Former New Zealand Prime Minister republican Helen Clark actually tried to stop a former Labour minister from being one of the many who accepted titles under the reformed New Zealand honours system. But Dame Margaret Shields proudly came to the investiture in Old St Paul’s in Wellington along with seventy two others.
Dame Margaret told Audrey Young of the New Zealand Herald (14/8) that the reason she accepted the title of "dame" was "overwhelming support" from the public and people who had supported her for years.
"They were annoyed when I got the award and no title."
Sir Peter Snell explains in the accompanying video that his colleagues in the United States were delighted, and that no one know what the previous award meant. The new knights included Sir Ralph Norris, chief executive officer of Australia’s Commonwealth Bank.
The New Zealand sporting greats were led Sir Peter Snell who now lives in Dallas, Sir Russell Coutts from Valencia and the Rugby giant Sir Colin Meads came from Te Kuiti.
The delighted recipients and their families had the Prime Minister Mr. John Key to thank for their new status. He was responsible for the mass "redesignation" of 72 people's honours – not an investiture, the protocol experts insisted – by reinstating titular honours.

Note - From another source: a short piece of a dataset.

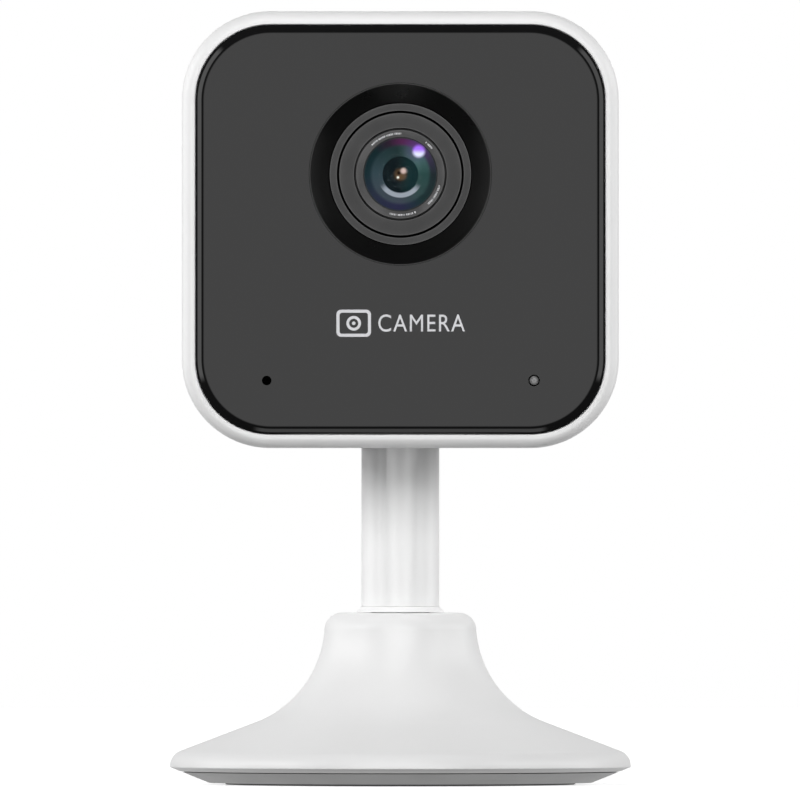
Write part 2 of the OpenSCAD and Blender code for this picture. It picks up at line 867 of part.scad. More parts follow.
module light_sensor() {
    color([0.1, 0.1, 0.1]) on_head() chip([0, -11.5], [3, 2.4, 0.9], front_board_face);
}

module microphone() {
    color("silver") on_head() chip([-dot_x, -dot_drop], [3.6, 3, 1], front_board_face);
}

module mic_gasket() {
    color("black") on_head() translate([-dot_x, -dot_drop, front_board_face + 1])
        ring(1.8, 0.75, window_back_d - front_board_face - 1);
}

module status_led() {
    color("white") on_head() chip([dot_x, -dot_drop], [1.6, 1.2, 0.6], front_board_face);
}

module light_pipe() {
    start_d = front_board_face + 0.65;
    color([0.55, 0.55, 0.55]) on_head() translate([dot_x, -dot_drop, start_d]) {
        cylinder(r = 1.3, h = window_back_d - start_d);
        cylinder(r = 0.76, h = face_d - start_d - 0.05);
    }
}

module speaker() {
    rim_h = 0.6;
    depth = main_board_d - 0.4 - inner_back_d;
    color([0.15, 0.15, 0.15]) on_head() translate([speaker_xy[0], speaker_xy[1], inner_back_d])
        difference() {
            union() {
                post(speaker_r, 0, rim_h + 0.8);
                post(speaker_r - 1.2, 0.7, 2.1);
                post(5, 1, depth);
            }
            translate([0, 0, -3.4]) sphere(4.6);
            translate([0, 0, -0.01]) ring(8.8, 4, rim_h);
        }
}

module usb_socket() {
    shell_t = 0.3;
    length = main_board_d - back_d - 0.9;
    color("silver") on_head() translate([usb_xy[0], usb_xy[1], main_board_d - length]) {
        difference() {
            linear_extrude(length) usb_outline(0);
            translate([0, 0, -1]) linear_extrude(length) usb_outline(-shell_t);
        }
        translate([-2, -0.45, 0.6]) cube([4, 0.75, length - 1]);
    }
}

module card_socket() {
    color("silver") on_head() difference() {
        chip(card_xy, [card_l, card_w, 1.6], main_board_face);
        chip([card_xy[0] + 1, card_xy[1]], [card_l, card_w - 1.2, 0.9], main_board_face + 0.35);
    }
}

module reset_switch() {
    body_h = 1.5;
    color([0.15, 0.15, 0.15]) on_head() {
        chip(reset_xy, [4.5, 4.5, body_h], main_board_d - body_h);
        translate([reset_xy[0], reset_xy[1], main_board_d - body_h - 0.4]) cylinder(r = 1, h = 0.6);
    }
}

module reset_button() {
    stem_d = main_board_d - 1.9 - reset_travel - 0.1;
    flange_t = 0.7;
    color("silver") on_head() translate([reset_xy[0], reset_xy[1], 0]) {
        translate([0, 0, back_d + 0.1]) cylinder(r = reset_r, h = stem_d - back_d - 0.1);
        translate([0, 0, inner_back_d + 0.1]) cylinder(r = reset_r + 0.9, h = flange_t);
    }
}

base_shell();
base_cover();
foot_pad();
base_screws();
base_weight();
swivel_bush();
friction_washer();
keeper_washer();
swivel_screw();
neck_stem();
neck_collar();
hinge_housing();
tilt_pin();
pin_nut();
pin_plates();
tilt_washers();
housing_screws();
front_shell();
rear_shell();
head_screws();
front_window();
window_gasket();
lens_hood();
hood_ring();
lens_cover_ring();
lens_barrel();
front_lens();
front_spacer();
iris_plate();
inner_lens();
rear_spacer();
rear_lens();
lens_lock_ring();
lens_holder();
holder_screws();
filter_slider();
filter_panes();
filter_coil();
image_sensor();
main_board();
board_screws();
processor();
heat_spreader();
wifi_module();
antenna();
antenna_lead();
front_board();
front_board_screws();
ribbon_cable();
ir_leds();
light_sensor();
microphone();
mic_gasket();
status_led();
light_pipe();
speaker();
usb_socket();
card_socket();
reset_switch();
reset_button();
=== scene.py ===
"""Indoor security camera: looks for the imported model.

Metres, in the row frame: +Z up, the window faces -Y, +X to the viewer's right.
"""
import json
from math import atan2, cos, degrees, pi, radians, sin, sqrt

import bmesh
import bpy
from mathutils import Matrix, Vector


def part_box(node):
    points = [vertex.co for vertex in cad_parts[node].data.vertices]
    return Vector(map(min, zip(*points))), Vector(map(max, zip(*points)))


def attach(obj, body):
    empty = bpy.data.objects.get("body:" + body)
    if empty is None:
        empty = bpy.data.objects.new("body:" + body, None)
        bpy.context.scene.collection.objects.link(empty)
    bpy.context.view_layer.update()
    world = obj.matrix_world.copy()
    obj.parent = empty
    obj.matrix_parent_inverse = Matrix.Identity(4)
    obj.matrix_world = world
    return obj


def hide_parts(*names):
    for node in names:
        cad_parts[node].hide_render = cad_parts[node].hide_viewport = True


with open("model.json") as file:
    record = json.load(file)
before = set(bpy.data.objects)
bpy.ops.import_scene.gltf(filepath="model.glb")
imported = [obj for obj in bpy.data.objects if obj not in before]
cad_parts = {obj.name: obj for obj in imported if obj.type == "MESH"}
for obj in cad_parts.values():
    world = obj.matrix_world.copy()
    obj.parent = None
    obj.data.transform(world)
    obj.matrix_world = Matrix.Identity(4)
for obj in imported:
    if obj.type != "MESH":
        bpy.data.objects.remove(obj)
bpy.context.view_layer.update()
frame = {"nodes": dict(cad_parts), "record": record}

MM = 0.001


# ---------------------------------------------------------------- places, from the frame

def middle(node):
    """The middle of a CAD node's box."""
    low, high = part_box(node)
    return (low + high) / 2


def half_width(node):
    """Half of a CAD node's width, left to right."""
    low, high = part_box(node)
    return (high.x - low.x) / 2


HEAD_HALF = half_width("front_shell")
HEAD_Z = middle("front_shell").z
LIP_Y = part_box("front_shell")[0].y
SEAM_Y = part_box("front_shell")[1].y
FACE_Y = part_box("front_window")[0].y
WINDOW_BACK_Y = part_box("front_window")[1].y
WINDOW_HALF = half_width("front_window")
CORNER_R = 12 * MM
WINDOW_R = 10.25 * MM
BEVEL_W = 1.25 * MM
BEVEL_DROP = 0.65 * MM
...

One by one, the men knelt to be dubbed on each shoulder with a sword – by the Governor-General, Sir Anand Satyanand. He shook hands with the Dames.
These investitures will return as a regular feature of New Zealand life, as her most distinguished sons and daughters are recognized in the traditional way, a way which is understood immediately around the world.
Australians will have to wait for a prime minister of courage equivalent to that of John Key to do the sensible thing and follow the New Zealand decision. He or she will have to be able to withstand the scorn of the republican politicans, and of most in the the mainline media. Few have the srength to do that.
That will be a litmus test of the overall quality of that prime minister.